#### [YOUR INSTRUCTIONS]
The lines to return are those from the one containing "the nearest millimetre" down to the one containing "if empty is", inclusive; return them exactly and nothing else.

#### [PROVIDED INFORMATION]
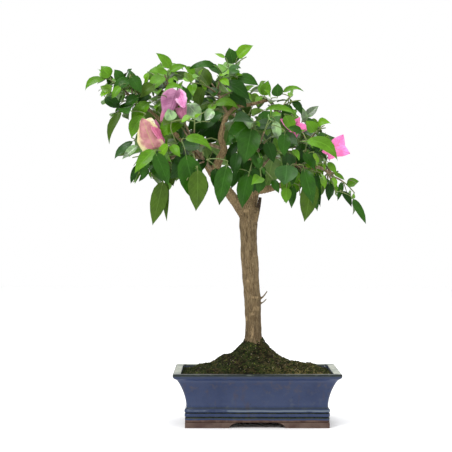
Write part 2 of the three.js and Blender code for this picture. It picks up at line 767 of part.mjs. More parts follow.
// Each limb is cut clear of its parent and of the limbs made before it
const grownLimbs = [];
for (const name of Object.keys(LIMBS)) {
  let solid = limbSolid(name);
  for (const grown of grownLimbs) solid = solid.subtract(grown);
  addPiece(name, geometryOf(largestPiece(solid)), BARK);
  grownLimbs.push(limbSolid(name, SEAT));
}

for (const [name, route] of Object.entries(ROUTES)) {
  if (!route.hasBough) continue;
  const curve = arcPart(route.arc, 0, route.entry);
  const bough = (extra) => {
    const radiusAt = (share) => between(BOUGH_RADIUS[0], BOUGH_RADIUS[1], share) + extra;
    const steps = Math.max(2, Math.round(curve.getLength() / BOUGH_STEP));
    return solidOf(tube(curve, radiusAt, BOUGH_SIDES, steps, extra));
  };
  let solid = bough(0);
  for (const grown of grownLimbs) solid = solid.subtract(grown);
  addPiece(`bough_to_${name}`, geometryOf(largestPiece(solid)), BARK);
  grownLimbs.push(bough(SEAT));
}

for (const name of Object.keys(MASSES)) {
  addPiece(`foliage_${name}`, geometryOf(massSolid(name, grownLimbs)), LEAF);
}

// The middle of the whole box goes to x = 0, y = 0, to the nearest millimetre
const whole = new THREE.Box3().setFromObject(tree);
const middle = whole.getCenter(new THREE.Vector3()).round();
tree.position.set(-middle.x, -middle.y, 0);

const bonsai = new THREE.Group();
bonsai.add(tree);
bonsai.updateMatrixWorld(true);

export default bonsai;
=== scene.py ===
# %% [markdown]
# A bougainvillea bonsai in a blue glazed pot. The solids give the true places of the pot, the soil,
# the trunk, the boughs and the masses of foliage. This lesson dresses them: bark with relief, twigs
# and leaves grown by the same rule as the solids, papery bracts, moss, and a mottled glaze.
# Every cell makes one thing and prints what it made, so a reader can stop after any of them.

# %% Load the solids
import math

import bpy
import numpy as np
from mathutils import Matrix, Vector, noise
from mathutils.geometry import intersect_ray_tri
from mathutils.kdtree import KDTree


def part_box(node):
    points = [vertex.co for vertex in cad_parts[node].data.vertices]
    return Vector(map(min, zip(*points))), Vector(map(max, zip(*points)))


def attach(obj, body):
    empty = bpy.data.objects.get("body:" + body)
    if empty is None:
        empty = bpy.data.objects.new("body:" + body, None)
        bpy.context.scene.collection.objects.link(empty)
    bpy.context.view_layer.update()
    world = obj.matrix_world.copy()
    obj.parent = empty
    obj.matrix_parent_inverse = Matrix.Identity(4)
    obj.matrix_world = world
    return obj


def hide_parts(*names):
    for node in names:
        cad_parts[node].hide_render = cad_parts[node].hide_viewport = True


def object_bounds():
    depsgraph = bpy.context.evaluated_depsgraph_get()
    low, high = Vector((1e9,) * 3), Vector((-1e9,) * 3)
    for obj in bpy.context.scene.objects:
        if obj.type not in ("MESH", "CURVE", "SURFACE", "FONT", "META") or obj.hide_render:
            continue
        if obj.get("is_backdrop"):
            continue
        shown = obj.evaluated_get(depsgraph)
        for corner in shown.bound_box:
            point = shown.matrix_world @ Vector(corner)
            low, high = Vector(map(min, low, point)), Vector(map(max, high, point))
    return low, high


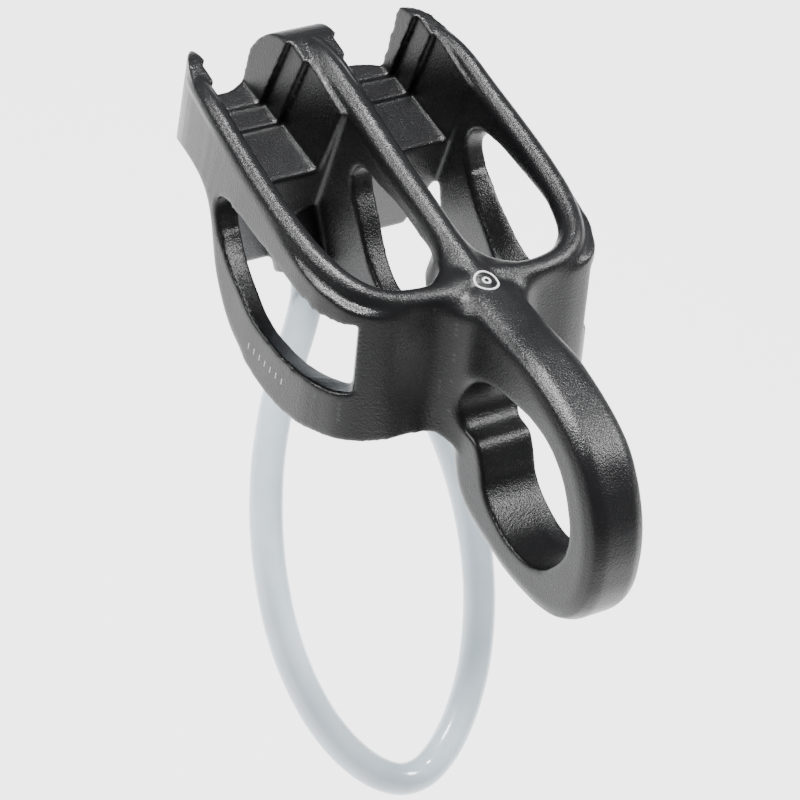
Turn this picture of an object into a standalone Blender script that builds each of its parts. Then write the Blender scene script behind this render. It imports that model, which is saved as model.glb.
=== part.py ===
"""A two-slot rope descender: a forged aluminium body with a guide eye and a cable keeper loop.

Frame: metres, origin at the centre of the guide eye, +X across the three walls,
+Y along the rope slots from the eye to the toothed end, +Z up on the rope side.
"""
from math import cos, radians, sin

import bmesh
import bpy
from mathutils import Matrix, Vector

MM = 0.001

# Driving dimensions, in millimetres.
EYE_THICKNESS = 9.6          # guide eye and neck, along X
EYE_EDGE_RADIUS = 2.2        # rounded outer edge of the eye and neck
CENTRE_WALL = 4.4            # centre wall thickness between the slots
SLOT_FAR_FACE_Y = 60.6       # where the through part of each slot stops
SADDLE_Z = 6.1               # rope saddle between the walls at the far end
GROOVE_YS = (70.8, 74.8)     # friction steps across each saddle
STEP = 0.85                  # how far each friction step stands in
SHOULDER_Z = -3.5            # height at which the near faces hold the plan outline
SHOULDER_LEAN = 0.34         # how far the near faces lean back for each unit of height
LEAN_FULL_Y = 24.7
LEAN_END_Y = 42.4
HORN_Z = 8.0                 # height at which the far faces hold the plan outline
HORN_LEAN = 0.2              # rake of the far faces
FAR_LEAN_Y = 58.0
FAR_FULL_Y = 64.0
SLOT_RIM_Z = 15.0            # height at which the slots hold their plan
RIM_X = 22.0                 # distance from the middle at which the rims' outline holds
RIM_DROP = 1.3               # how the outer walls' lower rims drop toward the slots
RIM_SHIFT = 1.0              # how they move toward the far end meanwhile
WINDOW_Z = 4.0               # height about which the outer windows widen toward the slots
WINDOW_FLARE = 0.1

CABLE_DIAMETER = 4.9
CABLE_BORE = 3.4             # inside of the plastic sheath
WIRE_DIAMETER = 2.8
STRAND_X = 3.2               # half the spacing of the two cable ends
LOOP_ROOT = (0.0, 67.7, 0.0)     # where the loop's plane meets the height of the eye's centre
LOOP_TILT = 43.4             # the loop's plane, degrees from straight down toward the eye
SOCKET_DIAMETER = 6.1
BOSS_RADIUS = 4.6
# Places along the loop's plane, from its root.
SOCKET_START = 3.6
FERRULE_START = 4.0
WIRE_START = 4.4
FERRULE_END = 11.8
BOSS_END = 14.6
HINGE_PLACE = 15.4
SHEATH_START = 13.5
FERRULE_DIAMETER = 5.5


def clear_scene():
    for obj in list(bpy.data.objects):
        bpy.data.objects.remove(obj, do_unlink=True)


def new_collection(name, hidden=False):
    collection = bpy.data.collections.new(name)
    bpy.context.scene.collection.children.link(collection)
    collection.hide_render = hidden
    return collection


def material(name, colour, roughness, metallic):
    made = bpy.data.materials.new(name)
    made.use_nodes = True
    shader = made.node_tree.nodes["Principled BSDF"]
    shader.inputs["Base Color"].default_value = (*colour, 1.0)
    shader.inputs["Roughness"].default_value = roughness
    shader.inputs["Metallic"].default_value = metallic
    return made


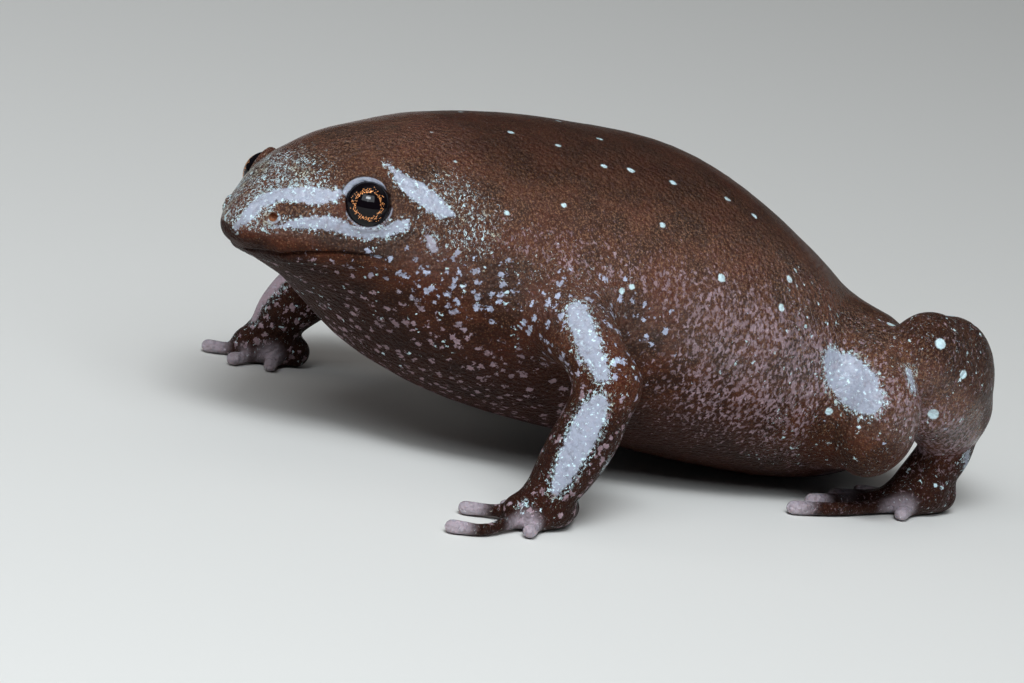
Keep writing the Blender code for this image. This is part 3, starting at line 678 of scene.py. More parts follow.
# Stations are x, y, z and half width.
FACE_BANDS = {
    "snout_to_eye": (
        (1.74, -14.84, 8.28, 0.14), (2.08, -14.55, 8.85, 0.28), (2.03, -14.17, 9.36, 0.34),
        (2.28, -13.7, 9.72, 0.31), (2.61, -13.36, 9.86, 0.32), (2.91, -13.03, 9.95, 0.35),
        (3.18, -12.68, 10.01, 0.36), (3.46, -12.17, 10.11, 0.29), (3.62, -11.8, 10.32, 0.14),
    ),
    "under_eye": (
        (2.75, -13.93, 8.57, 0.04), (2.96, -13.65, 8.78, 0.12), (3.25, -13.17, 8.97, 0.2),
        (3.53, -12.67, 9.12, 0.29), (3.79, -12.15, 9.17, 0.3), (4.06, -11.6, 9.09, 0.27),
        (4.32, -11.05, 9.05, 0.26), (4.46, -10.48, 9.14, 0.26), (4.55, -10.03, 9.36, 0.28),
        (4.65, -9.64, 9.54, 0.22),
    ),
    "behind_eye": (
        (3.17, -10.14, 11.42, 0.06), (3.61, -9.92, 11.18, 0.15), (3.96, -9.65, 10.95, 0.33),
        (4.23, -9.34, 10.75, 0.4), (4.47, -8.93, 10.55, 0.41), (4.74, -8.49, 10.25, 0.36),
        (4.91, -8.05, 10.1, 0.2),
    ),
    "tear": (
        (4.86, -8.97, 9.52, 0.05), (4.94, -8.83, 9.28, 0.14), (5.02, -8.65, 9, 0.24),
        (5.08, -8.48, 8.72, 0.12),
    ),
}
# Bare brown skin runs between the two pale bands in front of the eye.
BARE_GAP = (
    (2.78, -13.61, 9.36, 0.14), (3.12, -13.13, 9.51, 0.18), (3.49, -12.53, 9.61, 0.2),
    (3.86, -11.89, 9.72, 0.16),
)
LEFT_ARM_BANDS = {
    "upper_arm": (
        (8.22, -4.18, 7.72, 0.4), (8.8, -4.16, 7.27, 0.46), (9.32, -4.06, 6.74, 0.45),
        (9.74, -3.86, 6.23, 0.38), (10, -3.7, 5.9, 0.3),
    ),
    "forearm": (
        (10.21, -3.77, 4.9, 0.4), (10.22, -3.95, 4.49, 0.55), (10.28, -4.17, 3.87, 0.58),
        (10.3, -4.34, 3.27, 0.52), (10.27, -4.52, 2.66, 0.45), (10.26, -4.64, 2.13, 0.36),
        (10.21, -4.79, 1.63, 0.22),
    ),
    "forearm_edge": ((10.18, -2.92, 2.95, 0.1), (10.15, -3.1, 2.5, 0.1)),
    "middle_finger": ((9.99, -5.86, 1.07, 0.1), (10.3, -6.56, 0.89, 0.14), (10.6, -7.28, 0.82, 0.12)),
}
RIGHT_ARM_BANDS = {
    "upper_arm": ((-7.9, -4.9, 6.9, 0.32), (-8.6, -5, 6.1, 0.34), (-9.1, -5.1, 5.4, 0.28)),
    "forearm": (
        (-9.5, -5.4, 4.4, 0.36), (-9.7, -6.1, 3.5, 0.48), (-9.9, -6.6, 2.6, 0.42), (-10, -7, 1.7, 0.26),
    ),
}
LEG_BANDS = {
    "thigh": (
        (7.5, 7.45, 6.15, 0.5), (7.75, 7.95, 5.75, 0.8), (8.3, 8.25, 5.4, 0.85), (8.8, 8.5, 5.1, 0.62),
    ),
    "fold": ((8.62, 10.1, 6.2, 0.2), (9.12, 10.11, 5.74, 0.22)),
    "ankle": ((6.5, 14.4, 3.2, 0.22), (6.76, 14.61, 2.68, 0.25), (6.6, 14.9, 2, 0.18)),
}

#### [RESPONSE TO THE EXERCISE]
// The middle of the whole box goes to x = 0, y = 0, to the nearest millimetre
const whole = new THREE.Box3().setFromObject(tree);
const middle = whole.getCenter(new THREE.Vector3()).round();
tree.position.set(-middle.x, -middle.y, 0);

const bonsai = new THREE.Group();
bonsai.add(tree);
bonsai.updateMatrixWorld(true);

export default bonsai;
=== scene.py ===
# %% [markdown]
# A bougainvillea bonsai in a blue glazed pot. The solids give the true places of the pot, the soil,
# the trunk, the boughs and the masses of foliage. This lesson dresses them: bark with relief, twigs
# and leaves grown by the same rule as the solids, papery bracts, moss, and a mottled glaze.
# Every cell makes one thing and prints what it made, so a reader can stop after any of them.

# %% Load the solids
import math

import bpy
import numpy as np
from mathutils import Matrix, Vector, noise
from mathutils.geometry import intersect_ray_tri
from mathutils.kdtree import KDTree


def part_box(node):
    points = [vertex.co for vertex in cad_parts[node].data.vertices]
    return Vector(map(min, zip(*points))), Vector(map(max, zip(*points)))


def attach(obj, body):
    empty = bpy.data.objects.get("body:" + body)
    if empty is None:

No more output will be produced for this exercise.